■ **What you will do**:
Repeat exactly, and only, the lines below starting at the line that contains "on the ledge." and ending at the line that contains "cad_parts[node].hide_render = cad_parts[node].hide_viewport", inclusive of both.

■ **Source material**:
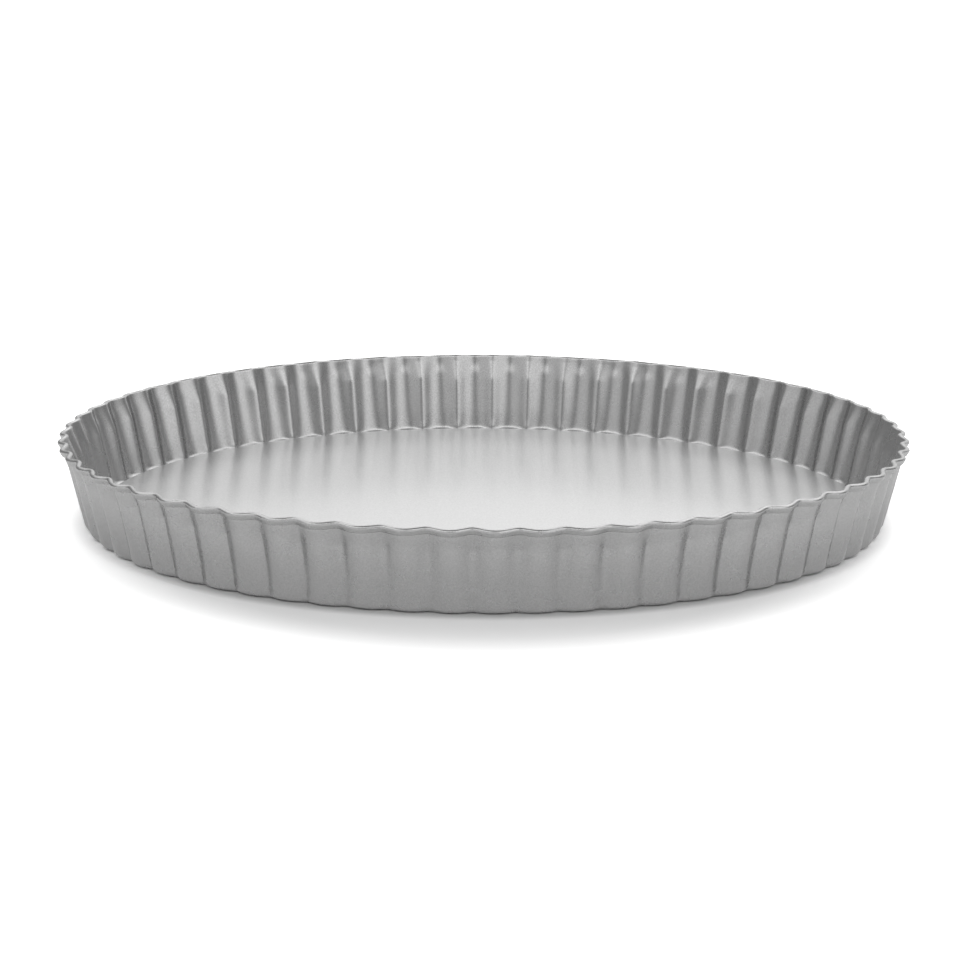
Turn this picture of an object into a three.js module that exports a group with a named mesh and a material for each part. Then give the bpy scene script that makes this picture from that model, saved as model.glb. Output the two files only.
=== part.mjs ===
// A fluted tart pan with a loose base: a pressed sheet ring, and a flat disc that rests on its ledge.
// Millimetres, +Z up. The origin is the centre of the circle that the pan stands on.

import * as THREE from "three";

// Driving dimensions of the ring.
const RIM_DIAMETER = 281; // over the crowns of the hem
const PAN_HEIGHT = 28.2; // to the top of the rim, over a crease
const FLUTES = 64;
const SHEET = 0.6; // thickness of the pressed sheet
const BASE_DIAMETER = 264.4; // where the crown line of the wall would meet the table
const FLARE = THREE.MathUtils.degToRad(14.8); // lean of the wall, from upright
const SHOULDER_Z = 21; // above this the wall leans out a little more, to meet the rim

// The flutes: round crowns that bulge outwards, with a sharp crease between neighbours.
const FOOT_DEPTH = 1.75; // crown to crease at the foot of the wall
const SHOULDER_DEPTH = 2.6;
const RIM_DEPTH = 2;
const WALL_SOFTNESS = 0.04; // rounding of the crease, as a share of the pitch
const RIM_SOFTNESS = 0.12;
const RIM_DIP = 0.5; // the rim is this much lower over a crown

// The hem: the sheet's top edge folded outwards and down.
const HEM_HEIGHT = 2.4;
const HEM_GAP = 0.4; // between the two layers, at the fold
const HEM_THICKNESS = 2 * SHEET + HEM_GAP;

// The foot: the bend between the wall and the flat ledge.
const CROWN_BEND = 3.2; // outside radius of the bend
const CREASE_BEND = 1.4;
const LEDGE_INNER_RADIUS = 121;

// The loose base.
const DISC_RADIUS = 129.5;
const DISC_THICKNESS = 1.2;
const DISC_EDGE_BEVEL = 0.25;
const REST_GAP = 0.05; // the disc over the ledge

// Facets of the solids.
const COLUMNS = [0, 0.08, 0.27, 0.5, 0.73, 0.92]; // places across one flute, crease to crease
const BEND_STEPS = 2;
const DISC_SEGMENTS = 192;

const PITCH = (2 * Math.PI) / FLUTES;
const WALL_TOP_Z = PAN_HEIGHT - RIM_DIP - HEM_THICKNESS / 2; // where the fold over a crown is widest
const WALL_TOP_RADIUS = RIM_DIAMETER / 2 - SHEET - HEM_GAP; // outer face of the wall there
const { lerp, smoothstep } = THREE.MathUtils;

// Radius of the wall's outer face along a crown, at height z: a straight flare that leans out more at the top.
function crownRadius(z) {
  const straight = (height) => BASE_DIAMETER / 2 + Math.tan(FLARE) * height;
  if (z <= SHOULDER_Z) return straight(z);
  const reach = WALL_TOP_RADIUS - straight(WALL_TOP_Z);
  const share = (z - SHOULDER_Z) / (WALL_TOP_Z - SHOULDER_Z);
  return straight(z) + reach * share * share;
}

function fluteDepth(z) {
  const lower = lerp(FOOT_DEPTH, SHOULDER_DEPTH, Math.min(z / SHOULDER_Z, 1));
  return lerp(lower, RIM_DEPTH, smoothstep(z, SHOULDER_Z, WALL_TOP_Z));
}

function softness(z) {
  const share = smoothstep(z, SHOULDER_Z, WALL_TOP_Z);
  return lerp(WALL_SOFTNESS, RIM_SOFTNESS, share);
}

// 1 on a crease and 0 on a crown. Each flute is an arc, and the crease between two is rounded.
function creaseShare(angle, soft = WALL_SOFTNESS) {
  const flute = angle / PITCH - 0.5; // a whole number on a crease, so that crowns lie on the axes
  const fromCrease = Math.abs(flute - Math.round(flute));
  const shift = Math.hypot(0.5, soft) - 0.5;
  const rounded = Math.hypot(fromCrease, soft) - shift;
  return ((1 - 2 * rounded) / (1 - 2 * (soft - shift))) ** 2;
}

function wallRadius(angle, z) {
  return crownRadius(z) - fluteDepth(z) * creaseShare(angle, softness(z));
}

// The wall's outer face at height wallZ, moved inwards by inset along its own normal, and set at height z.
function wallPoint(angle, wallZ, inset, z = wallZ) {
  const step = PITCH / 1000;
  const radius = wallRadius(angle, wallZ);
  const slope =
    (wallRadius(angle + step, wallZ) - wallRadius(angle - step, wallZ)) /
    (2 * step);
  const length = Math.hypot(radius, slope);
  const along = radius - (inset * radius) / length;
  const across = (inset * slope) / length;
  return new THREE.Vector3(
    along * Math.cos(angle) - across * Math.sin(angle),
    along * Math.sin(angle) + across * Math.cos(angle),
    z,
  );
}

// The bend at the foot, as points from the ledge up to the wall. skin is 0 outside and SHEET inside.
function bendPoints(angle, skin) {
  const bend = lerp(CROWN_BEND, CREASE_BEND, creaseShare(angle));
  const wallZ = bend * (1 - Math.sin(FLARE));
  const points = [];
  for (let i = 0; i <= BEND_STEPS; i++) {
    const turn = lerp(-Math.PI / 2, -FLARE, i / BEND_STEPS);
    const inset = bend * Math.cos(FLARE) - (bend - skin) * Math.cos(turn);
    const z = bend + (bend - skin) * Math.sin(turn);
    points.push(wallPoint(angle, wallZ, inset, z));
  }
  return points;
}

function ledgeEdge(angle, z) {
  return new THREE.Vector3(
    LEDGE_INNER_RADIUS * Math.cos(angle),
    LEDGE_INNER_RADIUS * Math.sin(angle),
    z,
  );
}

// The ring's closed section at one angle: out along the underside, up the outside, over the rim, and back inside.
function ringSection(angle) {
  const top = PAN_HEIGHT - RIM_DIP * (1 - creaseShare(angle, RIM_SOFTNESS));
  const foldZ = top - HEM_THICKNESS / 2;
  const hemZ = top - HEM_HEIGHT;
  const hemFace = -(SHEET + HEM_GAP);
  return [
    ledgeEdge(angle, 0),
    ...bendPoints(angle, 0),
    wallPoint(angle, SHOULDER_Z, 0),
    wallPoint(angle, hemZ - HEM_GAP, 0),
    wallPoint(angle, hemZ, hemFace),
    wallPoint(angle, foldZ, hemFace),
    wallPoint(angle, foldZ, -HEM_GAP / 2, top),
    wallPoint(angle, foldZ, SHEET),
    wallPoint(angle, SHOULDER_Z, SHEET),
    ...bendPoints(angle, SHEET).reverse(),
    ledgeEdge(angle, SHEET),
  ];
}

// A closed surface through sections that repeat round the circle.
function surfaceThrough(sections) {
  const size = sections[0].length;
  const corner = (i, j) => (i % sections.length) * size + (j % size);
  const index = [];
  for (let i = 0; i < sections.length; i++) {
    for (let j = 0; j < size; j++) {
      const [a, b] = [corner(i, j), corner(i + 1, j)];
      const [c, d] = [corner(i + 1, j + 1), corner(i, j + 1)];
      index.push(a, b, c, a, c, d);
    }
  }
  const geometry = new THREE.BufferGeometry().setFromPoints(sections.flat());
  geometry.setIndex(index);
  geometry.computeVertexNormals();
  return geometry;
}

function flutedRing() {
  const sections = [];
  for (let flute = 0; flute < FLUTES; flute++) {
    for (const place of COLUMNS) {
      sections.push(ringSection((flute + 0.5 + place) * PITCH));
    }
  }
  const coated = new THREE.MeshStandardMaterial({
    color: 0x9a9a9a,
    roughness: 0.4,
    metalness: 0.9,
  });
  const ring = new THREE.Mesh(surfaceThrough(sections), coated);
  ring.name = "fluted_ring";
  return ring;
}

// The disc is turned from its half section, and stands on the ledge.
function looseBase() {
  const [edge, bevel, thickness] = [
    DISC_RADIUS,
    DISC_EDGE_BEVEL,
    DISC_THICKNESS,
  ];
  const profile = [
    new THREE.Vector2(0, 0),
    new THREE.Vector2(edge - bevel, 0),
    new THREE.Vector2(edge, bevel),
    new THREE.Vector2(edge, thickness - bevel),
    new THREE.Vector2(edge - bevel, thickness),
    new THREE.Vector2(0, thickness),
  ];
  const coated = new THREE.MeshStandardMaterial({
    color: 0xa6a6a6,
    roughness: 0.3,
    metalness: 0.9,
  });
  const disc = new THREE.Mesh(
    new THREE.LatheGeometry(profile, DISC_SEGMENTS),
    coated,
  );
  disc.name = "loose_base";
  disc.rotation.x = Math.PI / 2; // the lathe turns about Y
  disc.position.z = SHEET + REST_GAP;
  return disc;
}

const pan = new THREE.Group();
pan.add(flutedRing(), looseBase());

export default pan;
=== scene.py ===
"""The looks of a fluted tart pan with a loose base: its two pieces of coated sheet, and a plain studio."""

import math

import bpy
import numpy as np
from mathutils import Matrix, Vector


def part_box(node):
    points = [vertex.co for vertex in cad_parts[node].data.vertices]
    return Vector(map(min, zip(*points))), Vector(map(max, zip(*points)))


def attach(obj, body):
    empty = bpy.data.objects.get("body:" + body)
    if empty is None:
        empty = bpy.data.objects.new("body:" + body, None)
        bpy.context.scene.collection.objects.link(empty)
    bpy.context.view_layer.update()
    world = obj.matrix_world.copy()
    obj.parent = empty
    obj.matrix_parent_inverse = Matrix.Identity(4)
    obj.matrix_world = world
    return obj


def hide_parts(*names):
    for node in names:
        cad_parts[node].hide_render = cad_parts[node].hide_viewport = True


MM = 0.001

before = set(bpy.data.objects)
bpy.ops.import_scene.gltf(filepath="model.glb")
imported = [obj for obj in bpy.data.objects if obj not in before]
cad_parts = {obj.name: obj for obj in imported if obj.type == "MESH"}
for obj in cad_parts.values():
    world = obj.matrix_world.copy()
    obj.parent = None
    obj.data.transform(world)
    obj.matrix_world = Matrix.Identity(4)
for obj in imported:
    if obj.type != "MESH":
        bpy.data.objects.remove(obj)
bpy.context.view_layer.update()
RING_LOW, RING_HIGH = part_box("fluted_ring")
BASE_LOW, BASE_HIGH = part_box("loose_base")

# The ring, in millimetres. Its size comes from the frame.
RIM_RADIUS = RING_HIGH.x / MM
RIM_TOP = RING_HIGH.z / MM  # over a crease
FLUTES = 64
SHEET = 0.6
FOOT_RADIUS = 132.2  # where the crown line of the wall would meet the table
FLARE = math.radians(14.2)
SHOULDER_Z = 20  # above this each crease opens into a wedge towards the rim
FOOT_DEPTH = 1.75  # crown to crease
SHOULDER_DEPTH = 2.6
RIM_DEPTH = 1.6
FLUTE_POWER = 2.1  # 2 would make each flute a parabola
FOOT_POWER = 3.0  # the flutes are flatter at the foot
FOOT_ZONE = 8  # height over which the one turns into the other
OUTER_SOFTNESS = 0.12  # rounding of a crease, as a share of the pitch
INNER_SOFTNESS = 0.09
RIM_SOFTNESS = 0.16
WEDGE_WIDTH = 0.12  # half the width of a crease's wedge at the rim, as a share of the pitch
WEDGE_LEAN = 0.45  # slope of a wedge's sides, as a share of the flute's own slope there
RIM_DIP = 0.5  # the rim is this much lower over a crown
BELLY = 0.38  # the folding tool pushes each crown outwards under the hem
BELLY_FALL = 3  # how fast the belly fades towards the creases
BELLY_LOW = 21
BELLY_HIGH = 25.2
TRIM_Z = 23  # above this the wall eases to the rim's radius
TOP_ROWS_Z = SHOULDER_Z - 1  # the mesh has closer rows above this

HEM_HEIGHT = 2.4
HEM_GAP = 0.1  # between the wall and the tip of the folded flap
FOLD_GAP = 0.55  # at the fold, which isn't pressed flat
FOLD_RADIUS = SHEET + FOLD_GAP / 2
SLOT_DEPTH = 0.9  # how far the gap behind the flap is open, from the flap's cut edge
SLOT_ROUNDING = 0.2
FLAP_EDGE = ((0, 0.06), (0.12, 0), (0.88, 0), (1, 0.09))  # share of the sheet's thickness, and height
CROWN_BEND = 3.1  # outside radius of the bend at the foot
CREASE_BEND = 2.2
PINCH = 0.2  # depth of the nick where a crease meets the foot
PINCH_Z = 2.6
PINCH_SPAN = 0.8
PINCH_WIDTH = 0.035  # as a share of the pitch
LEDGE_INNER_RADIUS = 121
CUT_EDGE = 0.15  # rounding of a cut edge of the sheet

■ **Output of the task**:
// The disc is turned from its half section, and stands on the ledge.
function looseBase() {
  const [edge, bevel, thickness] = [
    DISC_RADIUS,
    DISC_EDGE_BEVEL,
    DISC_THICKNESS,
  ];
  const profile = [
    new THREE.Vector2(0, 0),
    new THREE.Vector2(edge - bevel, 0),
    new THREE.Vector2(edge, bevel),
    new THREE.Vector2(edge, thickness - bevel),
    new THREE.Vector2(edge - bevel, thickness),
    new THREE.Vector2(0, thickness),
  ];
  const coated = new THREE.MeshStandardMaterial({
    color: 0xa6a6a6,
    roughness: 0.3,
    metalness: 0.9,
  });
  const disc = new THREE.Mesh(
    new THREE.LatheGeometry(profile, DISC_SEGMENTS),
    coated,
  );
  disc.name = "loose_base";
  disc.rotation.x = Math.PI / 2; // the lathe turns about Y
  disc.position.z = SHEET + REST_GAP;
  return disc;
}

const pan = new THREE.Group();
pan.add(flutedRing(), looseBase());

export default pan;
=== scene.py ===
"""The looks of a fluted tart pan with a loose base: its two pieces of coated sheet, and a plain studio."""

import math

import bpy
import numpy as np
from mathutils import Matrix, Vector


def part_box(node):
    points = [vertex.co for vertex in cad_parts[node].data.vertices]
    return Vector(map(min, zip(*points))), Vector(map(max, zip(*points)))


def attach(obj, body):
    empty = bpy.data.objects.get("body:" + body)
    if empty is None:
        empty = bpy.data.objects.new("body:" + body, None)
        bpy.context.scene.collection.objects.link(empty)
    bpy.context.view_layer.update()
    world = obj.matrix_world.copy()
    obj.parent = empty
    obj.matrix_parent_inverse = Matrix.Identity(4)
    obj.matrix_world = world
    return obj


def hide_parts(*names):
    for node in names:
        cad_parts[node].hide_render = cad_parts[node].hide_viewport = True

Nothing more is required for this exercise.